Serious violence broke out at games as diverse as Celtic’s troubled Cup-Winners Cup tie with Rapid Vienna (goalkeeper attacked by fan), Man City’s defeat at Coventry (500 seats ripped out), the Cup tie between Burton Albion and Leicester (replayed behind closed doors) and the Milk Cup semi-final between Chelsea and Sunderland (Clive Walker dodged police horses to lay on the winner). That game led to the famous dispute over electrified fences at Stamford Bridge, while the even more notorious riot by Millwall fans at Luton in March 1985 prompted Thatcher to take a keener interest in football’s crisis.

The violent disaster that football had been half expecting came on May 11, when a boy was killed and nearly 100 police injured as Leeds fans rioted at St Andrew’s, though it was almost totally overshadowed by the Bradford fire on the same day. Heysel, 18 days later, was a numbing shock, but by then few could claim it was a total surprise. In fact, as Walvin suggested, it came to seem inevitable because it combined all the rotten elements that had been ringing alarm bells for years: fan violence; dilapidated stadiums; official bungling and neglect; bull-headed policing; and the full range of instant solutions offered by TV pundits (Terry Venables recommended the head-cracking example of the police in Spain, where fans were “really frightened”). The fact that it was broadcast live on television at Europe’s showpiece event of the season cemented its symbolism as the apocalyptic climax of all that had gone before.

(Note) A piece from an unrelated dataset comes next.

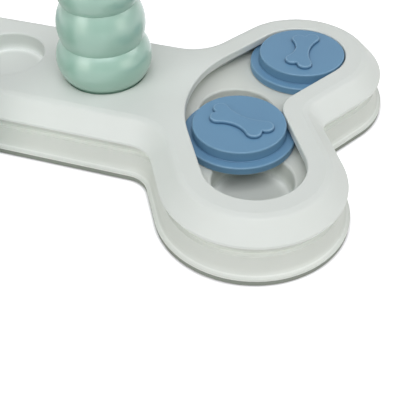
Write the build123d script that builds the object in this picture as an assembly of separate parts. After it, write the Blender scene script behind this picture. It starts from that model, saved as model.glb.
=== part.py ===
from build123d import *
import os
from math import cos, radians, sin, tan

# Sliding puzzle feeder for dogs, shaped like a flat bone. Millimetres, +Z up. The origin is on the
# surface that the toy stands on, under the middle of the bone; the bone runs along X.
# A plan outline is named by its reach: the radius that it has round the centre of a lobe.

os.makedirs("parts", exist_ok=True)

# ---- plan of the bone -------------------------------------------------------------------------
lobe_x = 128.5             # lobe centre from the middle of the bone, along it
lobe_y = 51.1              # lobe centre from the long axis
arm_lean = 30.1            # degrees between a track arm and the Y axis
rim_reach = 49.1           # reach of the widest edge, the lip of the base
shaft_inset = 1.8          # how much narrower the shaft is than the reach
rim_bay_radius = 14.3      # plan radius between shaft and lobe, at the lip
rim_notch_radius = 2.4     # plan radius in the notch between two lobes, at the lip

# ---- heights ----------------------------------------------------------------------------------
sole_height = 3.1
shoulder_height = 14.4     # top of the flared skirt
seam_height = 21.4         # lower edge of the cover
deck_height = 22.0         # floor of the disc track
cover_height = 32.5        # flat top of the cover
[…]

The most frequently quoted report on Heysel was written by the Guardian’s Frank Keating: “One more corpse was carried from the Brussels stadium last night. Soccer itself – draped in the Union Jack. It deserved to be spat upon.” In fact, as some protested at the time, the game itself deserved to be rescued and restored to national respectability. But it would take an even greater disaster before that could happen.